Tal vez en este momento de mi vida sea oportuna, hasta providencial, la lectura de KAPUTT. Para mejor aprender a sobrevivir, para mitigar mis cóleras poundianas ante la arbitrariedad y la injusticia y la cobardía y la estupidez (cóleras que pueden llegar eventualmente a abocarte a la jaula y al manicomio –destino éste que, cual factura damóclea, la sociedad y la familia me han pretendido siempre cobrar por aquello de ser hijo de mi madre y no haber hecho méritos de
cordura –esto es, de filisteísmo- suficientes como para que se perdone tal condición), para difuminar mi visión celiniana de rayos x que (como a Ray Milland en aquella peli) sólo me ha traído (por la paradoja de sacar a colación las miserias que otros callan y, al tiempo, no lograr ver esos trajes nuevos del emperador que todo el mundo alaba) desgracias y
un nivel de vida casi parejo, para aceptar de una vez que mi querencia por el sobrehumano Jünger no me ha llevado en ningún momento a situarme
a su altura ni como emboscado ni como anarca. Puede que mis últimos años, si el destino me da un respiro (veamos qué pasa con
el trabajo del sr Pinzolas, o con
LA RULETA CHINA, o con alguna expectativa de carácter personal que logre burlar
mi sempiterna soledad), sean mejores si aprendo de una puñetera vez a sobrevivir, a contemporizar, entre monstruos, entre pequeños monstruos abyectos y miserables inflados de buena conciencia que se ponen estupendos denunciando anécdotas mientras se callan como putas ante las categorías evidentes, ante los flagrantes agujeros negros, ante
los inexistentes trajes nuevos del emperador. Debo blindarme, como Malaparte, con una coraza entreverada de
probidad y cinismo, para no tropezar más veces en mi torpe renquear quijotesco.
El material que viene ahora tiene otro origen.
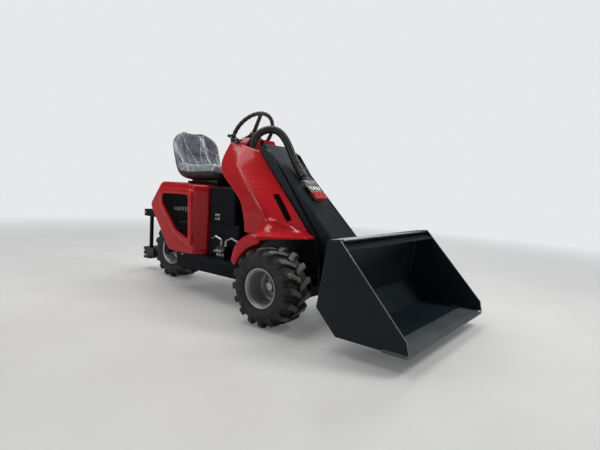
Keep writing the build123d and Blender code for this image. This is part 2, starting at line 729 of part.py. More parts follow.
# Control levers on the right cover
def levers():
    """Three short levers with ball knobs on a base strip."""
    body = block(*LEVER_BASE, COVER_TOP_REAR, COVER_TOP_REAR + LEVER_BASE_THICK)
    for x in LEVER_X:
        foot = (x, LEVER_FOOT_Y, COVER_TOP_REAR + LEVER_BASE_THICK / 2)
        knob = (x - LEVER_SET_BACK, LEVER_KNOB_Y, COVER_TOP_REAR + LEVER_RISE)
        body += bar(LEVER_R, foot, knob)
        body += Pos(*knob) * Sphere(KNOB_R)
    return body


# Rear engine cover
SIDE_OUTLINE = [
    (REAR_LOW_X, FRAME_TOP), (REAR_FRONT_X, FRAME_TOP), (REAR_FRONT_X, REAR_TOP),
    (REAR_BACK_TOP_X, REAR_TOP), REAR_VERTEX,
]
PLAN_OUTLINE = [
    (REAR_VERTEX[0] - 5, -REAR_HALF), (REAR_CORNER_X, -REAR_HALF), (REAR_FRONT_X, -REAR_INNER_HALF),
    (REAR_FRONT_X, REAR_INNER_HALF), (REAR_CORNER_X, REAR_HALF), (REAR_VERTEX[0] - 5, REAR_HALF),
]
GRILLE_OUTLINE = [(-1229, 718), (-1226, 640), (-1050, 452), (-902, 396), (-914, 720)]


def cover_body(inset):
    """Outer or inner body of the rear cover, drawn in by a wall thickness."""
    side = side_cut(offset_loop(SIDE_OUTLINE, inset), -REAR_HALF, REAR_HALF)
    plan = plan_cut(offset_loop(PLAN_OUTLINE, inset), FRAME_TOP, REAR_TOP)
    return side & plan


def rear_cover():
    """Hollow cover with raised borders round both grille openings, open inside and at the rear wheel."""
    outer = cover_body(0)
    edges = outer.edges().filter_by(lambda e: e.center().Z > FRAME_TOP + 20)
    outer = fillet(edges.filter_by(Plane.XZ) + edges.filter_by(Axis.Z), 18)
    border = offset(make_face(Polyline(*GRILLE_OUTLINE, close=True)), amount=GRILLE_BORDER)
    raised = extrude(Plane.XZ.offset(REAR_HALF - 2) * border, amount=GRILLE_RAISE + 2, dir=(0, -1, 0))
    body = outer + raised + mirrored(raised) - cover_body(REAR_WALL)
    body -= side_cut(GRILLE_OUTLINE, -REAR_HALF - 20, REAR_HALF + 20)
    body -= block(REAR_LOW_X - 200, REAR_FRONT_X - 20, -220, 220, FRAME_TOP - 5, FRAME_TOP + 20)
    body -= block(REAR_VERTEX[0] - 20, REAR_LOW_X + 40, -130, 130, FRAME_TOP - 5, 600)
    body -= block(REAR_FRONT_X - 20, REAR_FRONT_X + 5, -200, 200, FRAME_TOP + 20, REAR_TOP - 60)
    return body


save(rear_cover(), "rear_engine_cover")


def grille():
    """Right mesh panel behind its opening, with slanted slots."""
    face = make_face(Polyline(*offset_loop(GRILLE_OUTLINE, -8), close=True))
    back = REAR_HALF - REAR_WALL
    panel = extrude(Plane.XZ.offset(back - GRILLE_SHEET) * face, amount=GRILLE_SHEET, dir=(0, -1, 0))
    left = min(x for x, z in GRILLE_OUTLINE)
    right = max(x for x, z in GRILLE_OUTLINE)
    pitch = (right - left) / GRILLE_SLOTS
    window = side_cut(offset_loop(GRILLE_OUTLINE, 12), -back - 1, -back + GRILLE_SHEET + 1)
    for i in range(GRILLE_SLOTS):
        x = left + pitch * (i + 0.5)
        slot = block(x - pitch * 0.25, x + pitch * 0.25, -back - 1, -back + GRILLE_SHEET + 1, 300, 800)
        panel -= slot & window
    return panel


GRILLE = grille()
save(GRILLE, "grille_right")
save(mirrored(GRILLE), "grille_left")

# Engine, tank and lower box
save(block(-1110, -840, -190, 190, FRAME_TOP, 750), "engine_block")
tank = block(TANK_REAR, TANK_FRONT, -REAR_INNER_HALF, REAR_INNER_HALF, TANK_BOTTOM, TANK_TOP)
save(fillet(tank.edges().filter_by(Axis.X) + tank.edges().filter_by(Axis.Z), 14), "oil_tank")
save(block(TANK_REAR, LOWER_FRONT, -LOWER_HALF, LOWER_HALF, FRAME_TOP, TANK_BOTTOM), "battery_box")


# Rear bridge with posts, hitch block
def bridge():
    """Riser on the frame's rear end, beam over the rear wheel and two posts down to the hitch."""
    riser = block(FRAME_REAR - 22, FRAME_REAR, -120, 120, FRAME_BOTTOM, BEAM_TOP)
    beam = block(BEAM_REAR, FRAME_REAR, -BEAM_HALF, BEAM_HALF, BEAM_BOTTOM, BEAM_TOP)
    body = riser + beam
    half = POST_SIZE / 2
    for y in (-POST_SPREAD, POST_SPREAD):
        body += block(POST_X - half, POST_X + half, y - half, y + half, HITCH_TOP, BEAM_BOTTOM)
    return body - bar(KINGPIN_R + RUN_GAP, (-WHEELBASE, 0, BEAM_BOTTOM - 5), (-WHEELBASE, 0, BEAM_TOP + 5))


def hitch():
    """Hitch block with a ridged jaw at its rear end and a vertical pin hole."""
    body = block(HITCH_END + 60, HITCH_FRONT, -POST_SPREAD - 15, POST_SPREAD + 15, HITCH_BOTTOM + 40, HITCH_TOP)
    for i in range(3):
        low = HITCH_BOTTOM + 40 * i
        body += block(HITCH_END, HITCH_END + 90, -HITCH_HALF, HITCH_HALF, low, low + 22)
    body += block(HITCH_END + 50, HITCH_END + 90, -HITCH_HALF, HITCH_HALF, HITCH_BOTTOM, HITCH_TOP)
    return body - bar(HITCH_PIN_R, (HITCH_END + 28, 0, HITCH_BOTTOM - 5), (HITCH_END + 28, 0, HITCH_TOP + 5))


save(bridge(), "rear_bridge")
save(hitch(), "hitch_block")


# Steered fork
def fork():
    """Crown, two legs, kingpin and wheel axle of the steered rear wheel."""
    top = BEAM_BOTTOM - FORK_CROWN_GAP
    inner = TYRE_HALF + FORK_SIDE_GAP
    outer = inner + FORK_LEG
    half = FORK_WIDTH / 2
    x = -WHEELBASE
    body = block(x - half, x + half, -outer, outer, top - FORK_CROWN, top)
    leg = block(x - half, x + half, inner, outer, AXLE_Z, top)
    leg += bar(half, (x, inner, AXLE_Z), (x, outer, AXLE_Z))
    body += leg + mirrored(leg)
    body += bar(KINGPIN_R, (x, 0, top), (x, 0, BEAM_TOP + 12))
    body += bar(KINGPIN_R + 12, (x, 0, top), (x, 0, BEAM_BOTTOM - 0.5))
    return body + bar(REAR_AXLE_R, (x, -outer, AXLE_Z), (x, outer, AXLE_Z))


save(fork(), "rear_fork")


# Seat
def seat():
    """Base bar, cushion and backrest, the two pads with rounded corners."""
    base_rear = SEAT_REAR + SEAT_BASE_INSET
    base_front = SEAT_FRONT - SEAT_BASE_INSET
    base = block(base_rear, base_front, -SEAT_BASE_HALF, SEAT_BASE_HALF, REAR_TOP, SEAT_BASE)
    dip = SEAT_TOP - SEAT_DIP
    pan = [
        (SEAT_REAR, SEAT_BASE + 30), (SEAT_REAR + 60, SEAT_BASE), (SEAT_FRONT - 60, SEAT_BASE),
        (SEAT_FRONT, SEAT_BASE + 50), (SEAT_FRONT - 20, SEAT_TOP - 10), (SEAT_FRONT - 90, SEAT_TOP),
        (SEAT_REAR + BACK_THICK, dip), (SEAT_REAR, dip),
    ]
    cushion = side_cut(pan, -SEAT_HALF, SEAT_HALF)
    reach = SEAT_FRONT - BACK_TOP_X
    centre = (SEAT_FRONT - reach / 2, 0, SEAT_BASE)
    cushion &= extrude(Plane(origin=centre) * RectangleRounded(reach, 2 * SEAT_HALF, CUSHION_CORNER_R), amount=200)
    foot = dip + SEAT_GAP
    shape = [
        (SEAT_REAR + BACK_THICK - 4, foot), (SEAT_REAR - 4, foot),
        (BACK_TOP_X - 10, BACK_TOP - 40), (BACK_TOP_X + 20, BACK_TOP), (BACK_TOP_X + 65, BACK_TOP - 8),
        (BACK_TOP_X + BACK_THICK, BACK_TOP - 50),
    ]
    back = side_cut(shape, -SEAT_HALF, SEAT_HALF)
    tall = 2 * (BACK_TOP - foot)
    front_view = Plane(origin=(BACK_TOP_X - 50, 0, BACK_TOP - tall / 2), x_dir=(0, 1, 0), z_dir=(1, 0, 0))
    back &= extrude(front_view * RectangleRounded(2 * SEAT_HALF, tall, BACK_CORNER_R), amount=300)
    return base, cushion, back


SEAT_PARTS = seat()
save(SEAT_PARTS[0], "seat_base")
save(SEAT_PARTS[1], "seat_cushion")
save(SEAT_PARTS[2], "seat_backrest")

save(levers(), "control_levers")


# Step plates beside the battery box
def step_plate():
    """Left foot plate, bent down along its outer edge."""
    top = block(STEP_REAR, STEP_FRONT, FRAME_HALF, STEP_OUT, FRAME_TOP, FRAME_TOP + STEP_SHEET)
    lip = block(STEP_REAR, STEP_FRONT, STEP_OUT - STEP_SHEET, STEP_OUT, FRAME_TOP - STEP_LIP, FRAME_TOP)
    return top + lip


save(step_plate(), "step_plate_left")
save(mirrored(step_plate()), "step_plate_right")


# Valve block with steel pipes, on the right step plate
def valve():
    """Valve body standing on the right foot plate against the battery box."""
    foot = FRAME_TOP + STEP_SHEET
    return block(VALVE_REAR, VALVE_FRONT, -VALVE_OUT, -LOWER_HALF, foot, foot + VALVE_HIGH)


def pipes():
    """Two bent steel pipes that rise from the valve body and run out fore and aft."""
    top = FRAME_TOP + STEP_SHEET + VALVE_HIGH
    middle = (VALVE_REAR + VALVE_FRONT) / 2
    body = Part()
    for side in (-1, 1):
        x = middle + side * PIPE_FROM_MIDDLE
        route = [
            (x, PIPE_Y, top), (x, PIPE_Y, top + 40), (x + side * 60, PIPE_Y - 5, top + 62),
            (x + side * 110, PIPE_Y + 8, top + 40),
        ]
        path = FilletPolyline(*route, radius=PIPE_BEND_R)
        body += sweep(Plane(origin=route[0], z_dir=(0, 0, 1)) * Circle(PIPE_R), path=path)
    return body


save(valve(), "valve_block")
save(pipes(), "steel_pipes")


# Quick couplers on the boom
def couplers():
    """Four couplers side by side on a bar, lying along the boom's top plate."""
    foot = [
        boom_point(COUPLER_FROM + 20, BOOM_ABOVE), boom_point(COUPLER_FROM + 46, BOOM_ABOVE),
        boom_point(COUPLER_FROM + 46, COUPLER_UP), boom_point(COUPLER_FROM + 20, COUPLER_UP),
    ]
    half = COUPLER_R + COUPLER_PITCH * (COUPLER_COUNT - 1) / 2
    body = side_cut(foot, COUPLER_MID - half, COUPLER_MID + half)
    return body + coupler_bars(COUPLER_FROM, COUPLER_TO, COUPLER_R)


def coupler_bars(along_from, along_to, radius):
    """Round bars side by side, between two places along the boom."""
    bars = []
    for i in range(COUPLER_COUNT):
        y = COUPLER_MID + COUPLER_PITCH * (i - (COUPLER_COUNT - 1) / 2)
        start = boom_point(along_from, COUPLER_UP)
        end = boom_point(along_to, COUPLER_UP)
        bars.append(bar(radius, (start[0], y, start[1]), (end[0], y, end[1])))
    return Part() + bars


save(couplers(), "quick_couplers")
save(coupler_bars(COUPLER_TO, COUPLER_TO + 34, COUPLER_R + 1.5), "coupler_caps")

# Hose bundle from the tower over the boom pivot to the couplers
HOSE_DIA = 46
GLAND_X = -503
GLAND_Y = -125
GLAND_LOW = 1012
GLAND_WALL = 4
GLAND_ARM = 20
GLAND_TAB = 16
HOSE_ROUTE = [
    (GLAND_X, GLAND_Y, 1052), (GLAND_X, GLAND_Y, 1098), (-493, -112, 1145), (-463, -84, 1186),
    (-415, -46, 1206), (-362, -16, 1190), (-317, -4, 1144), (-281, 2, 1086), (-247, 2, 1025),
    (-209, -4, 971), (-167, -13, 924), (-124, -24, 881),
]


def route_radii(points):
    """Largest smooth bend radius at each inner point of a route."""
    radii = []
    for a, b, c in zip(points, points[1:], points[2:]):
        before = Vector(*b) - Vector(*a)
        after = Vector(*c) - Vector(*b)
        turn = radians(before.get_angle(after))
        radii.append(0.45 * min(before.length, after.length) / tan(turn / 2))
    return radii


hose_path = FilletPolyline(*HOSE_ROUTE, radius=route_radii(HOSE_ROUTE))
hose_start = Plane(origin=HOSE_ROUTE[0], z_dir=hose_path % 0)
hose = sweep(hose_start * Circle(HOSE_DIA / 2), path=hose_path)
save(hose, "hose_bundle")
gland = bar(HOSE_DIA / 2 + GLAND_WALL, (GLAND_X, GLAND_Y, GLAND_LOW), (GLAND_X, GLAND_Y, HOSE_ROUTE[0][2]))
gland += block(COWL_FRONT, GLAND_X, GLAND_Y - GLAND_ARM, GLAND_Y + GLAND_ARM, GLAND_LOW, GLAND_LOW + 2 * GLAND_TAB)
save(gland - block(COWL_REAR, COWL_FRONT, -200, 200, 900, 1200), "hose_gland")
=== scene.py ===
import json
import math

import bmesh
import bpy
import numpy as np
from mathutils import Matrix, Vector, noise

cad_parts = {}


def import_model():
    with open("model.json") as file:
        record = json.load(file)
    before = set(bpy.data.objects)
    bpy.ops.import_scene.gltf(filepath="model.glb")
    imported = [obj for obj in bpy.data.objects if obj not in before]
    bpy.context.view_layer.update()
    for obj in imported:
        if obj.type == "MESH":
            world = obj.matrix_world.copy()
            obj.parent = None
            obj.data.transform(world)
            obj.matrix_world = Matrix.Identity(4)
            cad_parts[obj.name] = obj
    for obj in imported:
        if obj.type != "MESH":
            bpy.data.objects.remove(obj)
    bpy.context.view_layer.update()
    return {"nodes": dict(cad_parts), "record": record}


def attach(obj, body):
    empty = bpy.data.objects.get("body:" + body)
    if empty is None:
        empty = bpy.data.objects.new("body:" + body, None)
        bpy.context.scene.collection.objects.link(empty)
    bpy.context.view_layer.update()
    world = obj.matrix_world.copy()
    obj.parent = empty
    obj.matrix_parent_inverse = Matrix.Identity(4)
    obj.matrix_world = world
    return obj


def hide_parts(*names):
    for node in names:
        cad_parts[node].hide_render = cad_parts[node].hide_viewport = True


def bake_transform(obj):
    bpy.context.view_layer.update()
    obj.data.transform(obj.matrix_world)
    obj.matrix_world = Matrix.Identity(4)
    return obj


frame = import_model()
NODES = frame["nodes"]
SCENE = bpy.context.scene

# Lengths below are in millimetres from the front axle, X forward, Y left, Z up, as in the part's source.
SHIFT = 500
WHEELBASE = 1440
AXLE_Z = 230
HALF_TRACK = 440
TYRE_R = 230
LUG_TOP_R = 226.5
LUG_PITCHES = 16
BEAD_R = 101.5
RIM_FLANGE_R = 118
RIM_HALF = 97
PIVOT = (-370, 1000)
BOOM_ANGLE = math.radians(-44.2)
BOOM_LENGTH = 1004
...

Debo, en una palabra, SOBREVIVIR.
Y lo mismo así en mi última hora, también como Malaparte (con su opción final por la China de Mao y su doble corte de mangas a las iglesias del PCI y del Vaticano -que se disputaban su alma en ese ferreriano viático
a deux-), pueda morir con una pirueta anarca,
lecteriana, que me reconcilie con mi quijotismo de otrora.